### [Goal]
Please repeat all of the listing exactly.

###

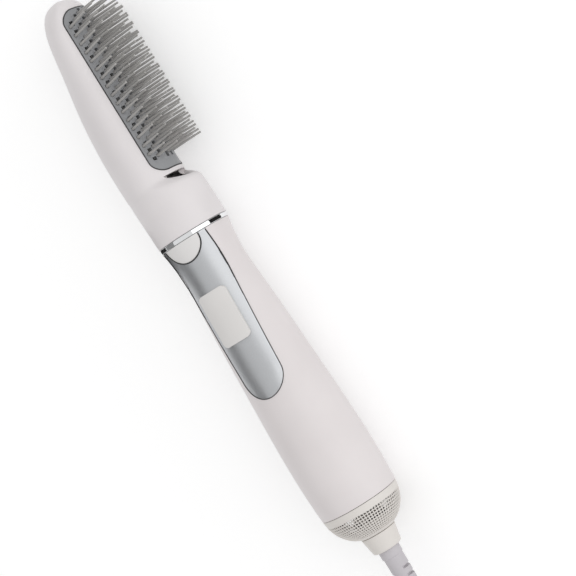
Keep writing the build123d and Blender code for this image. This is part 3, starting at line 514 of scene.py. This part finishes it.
def pressed_board(name, light, dark):
    """Pressed fibre board: short flecks between two browns, dull, a little rough."""
    paint, nodes, links, shader, place = new_paint(name)
    stretch = nodes.new("ShaderNodeMapping")
    stretch.inputs["Scale"].default_value = (1.0, 0.25, 1.0)
    fleck = nodes.new("ShaderNodeTexVoronoi")
    fleck.inputs["Scale"].default_value = 1400.0
    tone = two_tones(nodes, 0.2, 0.9, dark, light)
    bump = nodes.new("ShaderNodeBump")
    bump.inputs["Strength"].default_value = 0.3
    bump.inputs["Distance"].default_value = 0.0001
    links.new(place.outputs["Object"], stretch.inputs["Vector"])
    links.new(stretch.outputs[0], fleck.inputs["Vector"])
    links.new(fleck.outputs["Distance"], tone.inputs["Fac"])
    links.new(tone.outputs["Color"], shader.inputs["Base Color"])
    links.new(fleck.outputs["Distance"], bump.inputs["Height"])
    links.new(bump.outputs["Normal"], shader.inputs["Normal"])
    shader.inputs["Roughness"].default_value = 0.7
    return paint


give_finish(pressed_board("brown_baffle_board", (0.16, 0.11, 0.05), (0.05, 0.035, 0.018)), "vent_baffle")
give_finish(pressed_board("brown_circuit_board", (0.20, 0.13, 0.05), (0.13, 0.08, 0.03)), "circuit_board")
give_finish(pressed_board("pressed_mica", (0.50, 0.42, 0.28), (0.34, 0.28, 0.18)),
            "mica_sleeve", "mica_board_upright", "mica_board_flat")


def plain_metal(name, light, dark, gloss, streak):
    """Bare metal: a fine streak between two shades that also breaks up its gloss."""
    paint, nodes, links, shader, place = new_paint(name)
    stretch = nodes.new("ShaderNodeMapping")
    stretch.inputs["Scale"].default_value = streak
    lines = nodes.new("ShaderNodeTexNoise")
    lines.inputs["Scale"].default_value = 900.0
    lines.inputs["Detail"].default_value = 3.0
    tone = two_tones(nodes, 0.3, 0.7, dark, light)
    sheen = nodes.new("ShaderNodeMapRange")
    sheen.inputs["To Min"].default_value = gloss * 0.85
    sheen.inputs["To Max"].default_value = gloss * 1.2
    links.new(place.outputs["Object"], stretch.inputs["Vector"])
    links.new(stretch.outputs[0], lines.inputs["Vector"])
    links.new(lines.outputs["Fac"], tone.inputs["Fac"])
    links.new(tone.outputs["Color"], shader.inputs["Base Color"])
    links.new(lines.outputs["Fac"], sheen.inputs["Value"])
    links.new(sheen.outputs["Result"], shader.inputs["Roughness"])
    shader.inputs["Metallic"].default_value = 1.0
    return paint


plain_steel = plain_metal("plain_steel", (0.56, 0.56, 0.57), (0.46, 0.46, 0.47), 0.3, (0.1, 1, 1))
give_finish(plain_steel, "head_screws", "motor_shaft", "motor_can", "thermal_fuse", "clamp_screws")

# ---- Chrome ring -------------------------------------------------------------------------------
# A plated band round the joint of head and body. It is polished to a mirror, slightly crowned,
# with a small radius at each edge, and it stays with the body.
def turned(profile, steps=120):
    """Turns a closed outline of (place along X, radius) about the long axis."""
    work = bmesh.new()
    rings = [[work.verts.new((x, axis_y + radius * math.cos(math.tau * k / steps),
                              axis_z + radius * math.sin(math.tau * k / steps)))
              for x, radius in profile] for k in range(steps)]
    count = len(profile)
    for now, after in zip(rings, rings[1:] + rings[:1]):
        for k in range(count):
            work.faces.new((now[k], now[(k + 1) % count], after[(k + 1) % count], after[k]))
    bmesh.ops.recalc_face_normals(work, faces=work.faces)
    mesh = bpy.data.meshes.new("turned")
    work.to_mesh(mesh)
    work.free()
    return mesh


ring_half = (ring_high.x - ring_low.x) / 2
ring_radius = (ring_high.z - ring_low.z) / 2
ring_wall = 0.00215
ring_edge = 0.0003
ring_edge_fall = 0.00042
ring_crown = 0.00048
edge_steps = 4
ring_profile = [(ring_x - ring_half, ring_radius - ring_wall)]
for step in range(edge_steps + 1):
    angle = math.radians(90 * step / edge_steps)
    ring_profile.append((ring_x - ring_half + ring_edge * (1 - math.cos(angle)),
                         ring_radius - ring_edge_fall + ring_edge * math.sin(angle)))
for share in (-0.5, 0, 0.5):
    ring_profile.append((ring_x + ring_half * share, ring_radius - ring_crown * share**2))
for step in range(edge_steps + 1):
    angle = math.radians(90 - 90 * step / edge_steps)
    ring_profile.append((ring_x + ring_half - ring_edge * (1 - math.cos(angle)),
                         ring_radius - ring_edge_fall + ring_edge * math.sin(angle)))
ring_profile.append((ring_x + ring_half, ring_radius - ring_wall))
chrome = plain_metal("mirror_chrome", (0.86, 0.87, 0.88), (0.83, 0.84, 0.85), 0.05, (1, 1, 1))
chrome_band = new_piece("chrome_band", turned(ring_profile, 180), chrome, 60)
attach(chrome_band, "root")
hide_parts("chrome_ring")

# ---- Handle shell ------------------------------------------------------------------------------
# The body's white tube, moulded in the same plastic as the head. The control panel drops into a
# bed in its top, and a black strip along the joint round the panel is painted shade for the
# shadowed gap there.
handle_white = moulded_plastic("satin_white_handle", (0.79, 0.745, 0.745), (0.765, 0.72, 0.72), 0.38)
handle_skin = softened_skin("handle_shell", "handle_moulding", handle_white, 0.00015)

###

### [Correct result]
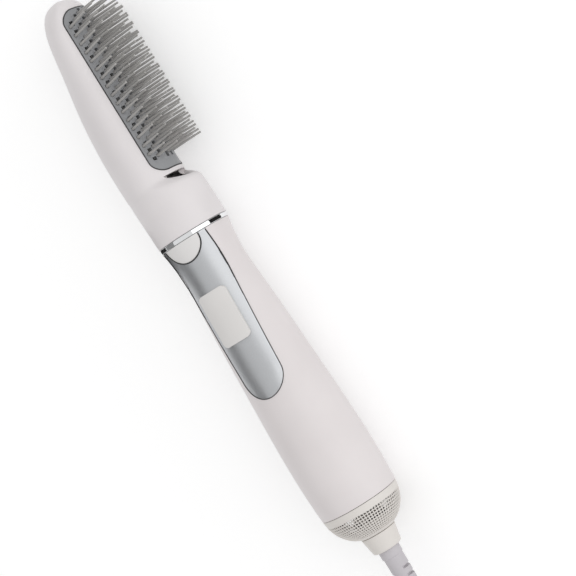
Keep writing the build123d and Blender code for this image. This is part 3, starting at line 514 of scene.py. This part finishes it.
def pressed_board(name, light, dark):
    """Pressed fibre board: short flecks between two browns, dull, a little rough."""
    paint, nodes, links, shader, place = new_paint(name)
    stretch = nodes.new("ShaderNodeMapping")
    stretch.inputs["Scale"].default_value = (1.0, 0.25, 1.0)
    fleck = nodes.new("ShaderNodeTexVoronoi")
    fleck.inputs["Scale"].default_value = 1400.0
    tone = two_tones(nodes, 0.2, 0.9, dark, light)
    bump = nodes.new("ShaderNodeBump")
    bump.inputs["Strength"].default_value = 0.3
    bump.inputs["Distance"].default_value = 0.0001
    links.new(place.outputs["Object"], stretch.inputs["Vector"])
    links.new(stretch.outputs[0], fleck.inputs["Vector"])
    links.new(fleck.outputs["Distance"], tone.inputs["Fac"])
    links.new(tone.outputs["Color"], shader.inputs["Base Color"])
    links.new(fleck.outputs["Distance"], bump.inputs["Height"])
    links.new(bump.outputs["Normal"], shader.inputs["Normal"])
    shader.inputs["Roughness"].default_value = 0.7
    return paint


give_finish(pressed_board("brown_baffle_board", (0.16, 0.11, 0.05), (0.05, 0.035, 0.018)), "vent_baffle")
give_finish(pressed_board("brown_circuit_board", (0.20, 0.13, 0.05), (0.13, 0.08, 0.03)), "circuit_board")
give_finish(pressed_board("pressed_mica", (0.50, 0.42, 0.28), (0.34, 0.28, 0.18)),
            "mica_sleeve", "mica_board_upright", "mica_board_flat")


def plain_metal(name, light, dark, gloss, streak):
    """Bare metal: a fine streak between two shades that also breaks up its gloss."""
    paint, nodes, links, shader, place = new_paint(name)
    stretch = nodes.new("ShaderNodeMapping")
    stretch.inputs["Scale"].default_value = streak
    lines = nodes.new("ShaderNodeTexNoise")
    lines.inputs["Scale"].default_value = 900.0
    lines.inputs["Detail"].default_value = 3.0
    tone = two_tones(nodes, 0.3, 0.7, dark, light)
    sheen = nodes.new("ShaderNodeMapRange")
    sheen.inputs["To Min"].default_value = gloss * 0.85
    sheen.inputs["To Max"].default_value = gloss * 1.2
    links.new(place.outputs["Object"], stretch.inputs["Vector"])
    links.new(stretch.outputs[0], lines.inputs["Vector"])
    links.new(lines.outputs["Fac"], tone.inputs["Fac"])
    links.new(tone.outputs["Color"], shader.inputs["Base Color"])
    links.new(lines.outputs["Fac"], sheen.inputs["Value"])
    links.new(sheen.outputs["Result"], shader.inputs["Roughness"])
    shader.inputs["Metallic"].default_value = 1.0
    return paint


plain_steel = plain_metal("plain_steel", (0.56, 0.56, 0.57), (0.46, 0.46, 0.47), 0.3, (0.1, 1, 1))
give_finish(plain_steel, "head_screws", "motor_shaft", "motor_can", "thermal_fuse", "clamp_screws")

# ---- Chrome ring -------------------------------------------------------------------------------
# A plated band round the joint of head and body. It is polished to a mirror, slightly crowned,
# with a small radius at each edge, and it stays with the body.
def turned(profile, steps=120):
    """Turns a closed outline of (place along X, radius) about the long axis."""
    work = bmesh.new()
    rings = [[work.verts.new((x, axis_y + radius * math.cos(math.tau * k / steps),
                              axis_z + radius * math.sin(math.tau * k / steps)))
              for x, radius in profile] for k in range(steps)]
    count = len(profile)
    for now, after in zip(rings, rings[1:] + rings[:1]):
        for k in range(count):
            work.faces.new((now[k], now[(k + 1) % count], after[(k + 1) % count], after[k]))
    bmesh.ops.recalc_face_normals(work, faces=work.faces)
    mesh = bpy.data.meshes.new("turned")
    work.to_mesh(mesh)
    work.free()
    return mesh


ring_half = (ring_high.x - ring_low.x) / 2
ring_radius = (ring_high.z - ring_low.z) / 2
ring_wall = 0.00215
ring_edge = 0.0003
ring_edge_fall = 0.00042
ring_crown = 0.00048
edge_steps = 4
ring_profile = [(ring_x - ring_half, ring_radius - ring_wall)]
for step in range(edge_steps + 1):
    angle = math.radians(90 * step / edge_steps)
    ring_profile.append((ring_x - ring_half + ring_edge * (1 - math.cos(angle)),
                         ring_radius - ring_edge_fall + ring_edge * math.sin(angle)))
for share in (-0.5, 0, 0.5):
    ring_profile.append((ring_x + ring_half * share, ring_radius - ring_crown * share**2))
for step in range(edge_steps + 1):
    angle = math.radians(90 - 90 * step / edge_steps)
    ring_profile.append((ring_x + ring_half - ring_edge * (1 - math.cos(angle)),
                         ring_radius - ring_edge_fall + ring_edge * math.sin(angle)))
ring_profile.append((ring_x + ring_half, ring_radius - ring_wall))
chrome = plain_metal("mirror_chrome", (0.86, 0.87, 0.88), (0.83, 0.84, 0.85), 0.05, (1, 1, 1))
chrome_band = new_piece("chrome_band", turned(ring_profile, 180), chrome, 60)
attach(chrome_band, "root")
hide_parts("chrome_ring")

# ---- Handle shell ------------------------------------------------------------------------------
# The body's white tube, moulded in the same plastic as the head. The control panel drops into a
# bed in its top, and a black strip along the joint round the panel is painted shade for the
# shadowed gap there.
handle_white = moulded_plastic("satin_white_handle", (0.79, 0.745, 0.745), (0.765, 0.72, 0.72), 0.38)
handle_skin = softened_skin("handle_shell", "handle_moulding", handle_white, 0.00015)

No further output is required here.